A decent pre-season with a group of young players convinced him that he could put them centre stage. Given that so few managers, especially those from overseas, have trusted academy-produced players, he deserves some credit for that. The problem is that the likes of Patrick Roberts, Cauley Woodrow, Sean Kavanagh and Jesse Joronen have been thrust into a side with, Scott Parker aside, too few experienced heads.
For all the anticipation that Fulham’s current generation of academy boys will yield some first-team players, and perhaps, in Roberts’ case, a good England international, the way a young player is introduced to first-team football is as important as giving him the chance in the first place. They need the best possible chance to thrive, and the current Fulham side does not give them that.
Given his remarks after the defeat to Derby, it seems that Magath is now changing course, and may pick a more experienced team tonight.
Certainly, the list of those whom Magath has ignored this season is even more puzzling, including the club’s record signing from January, Kostas Mitroglu. Alongside him, Bryan Ruiz, Alex Kacaniklic, Dan Burn and Fernando Amorebieta have not figured either. Ryan Tunnicliffe, signed along with Larnell Cole from Manchester United by Rene Meulensteen, has returned from loan to be sent back to the Under-21s.
The departures have been eye-watering, with around 11 senior players, some out of contract, leaving in the summer, including Brede Hangeland, Steven Sidwell, Kieran Richardson, Pajtim Kasami and David Stockdale. The Dutch international goalkeeper Maarten Stekelenburg was loaned out. The club made around 50 redundancies post-relegation to save money although the mood is that the parachute payments make their finances sustainable for now.

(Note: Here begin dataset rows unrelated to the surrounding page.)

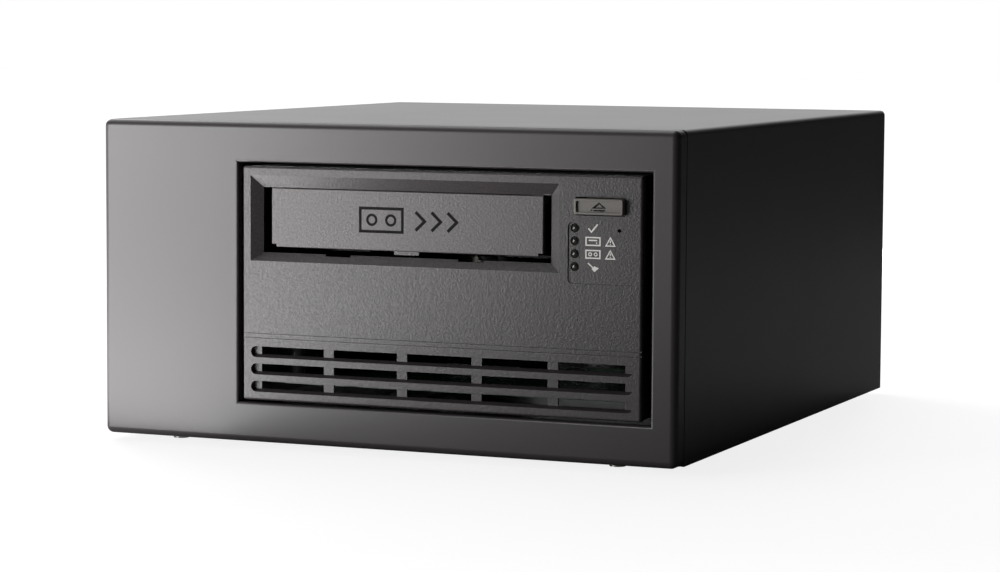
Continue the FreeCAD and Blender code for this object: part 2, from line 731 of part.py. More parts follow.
def grille_cuts():
    """Rows of shallow round-ended slots, each with windows through to the back."""
    cuts = []
    front = -BEZEL_PROUD
    x0 = BEZEL_X - GRILLE_W / 2
    x1 = BEZEL_X + GRILLE_W / 2
    first = x0 + GRILLE_END
    pitch = (GRILLE_W - 2 * GRILLE_END + RIB_W) / WINDOWS
    floor = front + GRILLE_DEPTH
    for row in range(GRILLE_ROWS):
        z = up(GRILLE_V0 + row * GRILLE_PITCH)
        low = z - GRILLE_H / 2
        high = z + GRILLE_H / 2
        sloped = [(front - PAST, low), (front, low), (floor, low + GRILLE_SLOPE), (floor, high)]
        sloped.append((front - PAST, high))
        row_shape = slot_y(x0, x1, front - PAST, floor, z, GRILLE_H)
        cuts.append(row_shape.common(extrude_x(sloped, x0 - PAST, x1 + PAST)))
        for i in range(WINDOWS):
            a = first + i * pitch
            b = a + pitch - RIB_W
            cuts.append(box(a, b, floor - EDGE_BAND, BEZEL_BACK + PAST, low + GRILLE_SLOPE, high))
    return cuts


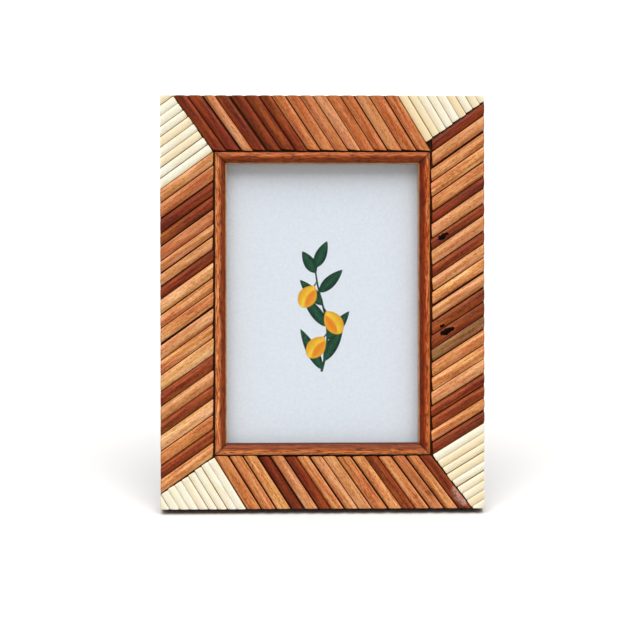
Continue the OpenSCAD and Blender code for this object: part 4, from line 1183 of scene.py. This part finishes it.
# Lamps as (name, height over the table, turn from the front to the right, strength, softness), with
# their angles in degrees
LAMPS = (("key", 68, 0, 1.75, 50), ("high_back", 74, 180, 0.5, 50), ("left_fill", 50, -55, 0.65, 40),
         ("right_fill", 50, 55, 0.65, 40))


def build_room():
    world = bpy.data.worlds.new("white room")
    world.use_nodes = True
    bpy.context.scene.world = world
    tree = world.node_tree
    strength = add(tree, "ShaderNodeMapRange", {"Value": seen_directly(tree), "To Min": AMBIENT, "To Max": 1})
    tree.links.new(strength.outputs["Result"], tree.nodes["Background"].inputs["Strength"])
    tree.nodes["Background"].inputs["Color"].default_value = shade("#FFFFFF")
    corners = [(x * SWEEP_HALF, y * SWEEP_HALF, 0) for x, y in ((-1, -1), (1, -1), (1, 1), (-1, 1))]
    mesh = new_mesh("table_sweep", corners, [(0, 1, 2, 3)])
    mesh.materials.append(paper_sweep())
    bench_object(mesh)
    for name, rise, turn, power, softness in LAMPS:
        lamp = bpy.data.lights.new(name, "SUN")
        lamp.energy = power
        lamp.angle = math.radians(softness)
        obj = bpy.data.objects.new(name, lamp)
        obj.rotation_euler = (math.radians(90 - rise), 0, math.radians(turn))
        bpy.context.scene.collection.objects.link(obj)


def photo_camera():
    yaw, pitch, roll = (math.radians(angle) for angle in (CAMERA_YAW, CAMERA_PITCH, CAMERA_ROLL))
    ahead = Vector((math.sin(yaw) * math.cos(pitch), math.cos(yaw) * math.cos(pitch), -math.sin(pitch)))
    level = Vector((math.cos(yaw), -math.sin(yaw), 0))
    upright = level.cross(ahead)
    right = level * math.cos(roll) + upright * math.sin(roll)
    up = upright * math.cos(roll) - level * math.sin(roll)
    data = bpy.data.cameras.new("photo_camera")
    data.sensor_width = SENSOR_W
    data.lens = FOCAL_PIXELS / PHOTO_SIDE * SENSOR_W
    data.clip_end = 50
    camera = bpy.data.objects.new("photo_camera", data)
    turn = Matrix((right, up, -ahead)).transposed().to_4x4()
    place = STAND @ Vector(CAMERA_TARGET) - ahead * CAMERA_DISTANCE * MM
    camera.matrix_world = Matrix.Translation(place) @ turn
    bpy.context.scene.collection.objects.link(camera)
    bpy.context.scene.camera = camera


photo_camera()
bpy.context.scene.view_settings.view_transform = "Standard"
build_room()
build_frame()
build_back()
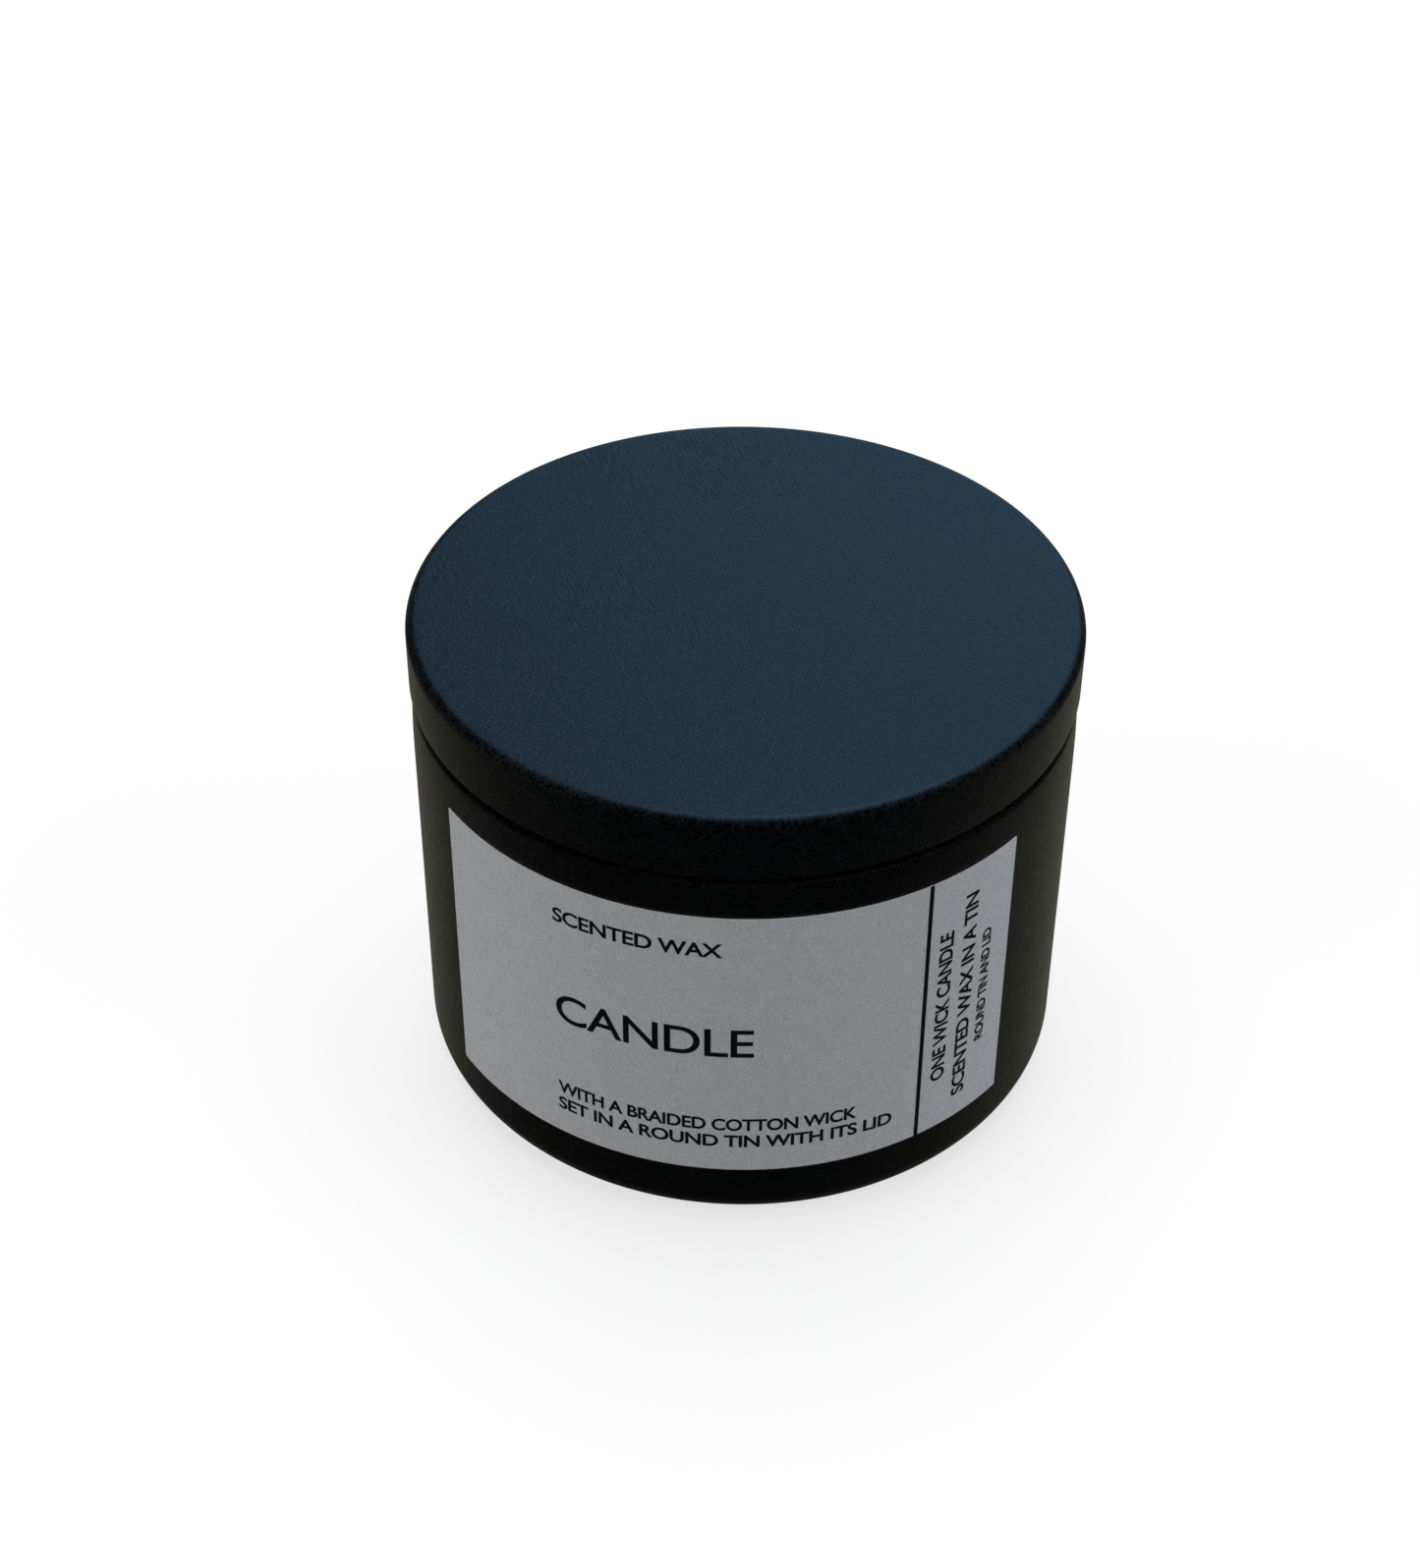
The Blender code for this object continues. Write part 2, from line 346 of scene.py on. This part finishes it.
def moved_sideways(path, distance):
    """A line of (radius, height), moved to the left of its direction and mitred at its corners."""
    normals = []
    for (r0, z0), (r1, z1) in zip(path, path[1:]):
        length = hypot(r1 - r0, z1 - z0)
        normals.append(((z0 - z1) / length, (r1 - r0) / length))
    moved = []
    for i, (r, z) in enumerate(path):
        before = normals[max(i - 1, 0)]
        after = normals[min(i, len(normals) - 1)]
        mitre = (before[0] + after[0], before[1] + after[1])
        share = 2 * distance / (mitre[0] ** 2 + mitre[1] ** 2)
        moved.append((r + mitre[0] * share, z + mitre[1] * share))
    return moved


def add_object(name, shape, materials, sharp=35):
    """An object from a bmesh, shaded smooth except at edges sharper than sharp degrees."""
    mesh = bpy.data.meshes.new(name)
    shape.to_mesh(mesh)
    shape.free()
    for material in materials:
        mesh.materials.append(material)
    mesh.shade_smooth()
    mesh.set_sharp_from_angle(angle=radians(sharp))
    made = bpy.data.objects.new(name, mesh)
    bpy.context.scene.collection.objects.link(made)
    return made


def turned(shape, outline, slots=None, steps=ROUND_STEPS):
    """Turns a closed outline of (radius, height), which runs down its outer side, about Z into shape."""
    turns = [2 * pi * i / steps for i in range(steps)]
    rings = []
    for r, z in outline:
        if r < ON_AXIS:
            rings.append([shape.verts.new((0, 0, z))] * steps)
        else:
            rings.append([shape.verts.new((r * cos(t), r * sin(t), z)) for t in turns])
    for k, (above, below) in enumerate(zip(rings, rings[1:] + rings[:1])):
        for i in range(steps):
            j = (i + 1) % steps
            corners = list(dict.fromkeys((above[i], below[i], below[j], above[j])))
            if len(corners) > 2:
                face = shape.faces.new(corners)
                face.material_index = slots[k] if slots else 0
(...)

Some of the signings have been just as confusing – and not just the size of the £11m fee paid to Leeds United for Ross McCormack. One wonders what it was about Mark Fotheringham’s recent CV that persuaded Magath to sign him. At 30 years old the Scot’s most recent former cubs – Notts County, Ross County, Dundee, Livingston – are way below the required standard for the Championship.
Barrie Simmonds, the club’s well-regarded chief scout, has decamped to Norwich City, having decided he did not wish to work with Magath. As for the years of work that have gone into the academy by Huw Jennings and Malcolm Elias, whose Under-18s reached the FA Youth Cup final last season, it has hardly been a gentle integration for those young players into first-team football.
The feeling at the club, nevertheless, is that those young players are at least loyal to their new manager. It is not a response he has inspired in all his players. The stories about training under Magath are alarming, including three sessions a day in pre-season. His mantra wherever he has managed has been around fitness, or his players’ perceived lack of it. Either way, the start to the season has been disastrous, by any reckoning.
Hangeland’s parting shot to Magath that “his main tool is to try to mentally and physically batter his players” pointed to trouble before the season had begun. Hangeland was informed by email that a clause had been triggered to end his contract. Since he left, Fulham have let in nine goals in five games, including a fifth to Derby on Saturday immediately after they conceded possession from the kick-off following the fourth goal.
Little more than four years ago, under Roy Hodgson, Fulham’s finest hour came when they contested the Europa League final in Hamburg. At the time Brentford had just finished ninth in League One in their first season since promotion. Magath was Schalke coach. When Fulham appointed him in February he had been out of work for 18 months and was available. The club regarded that as a great stroke of luck at the time. Six months on, they might realise now why it was the case.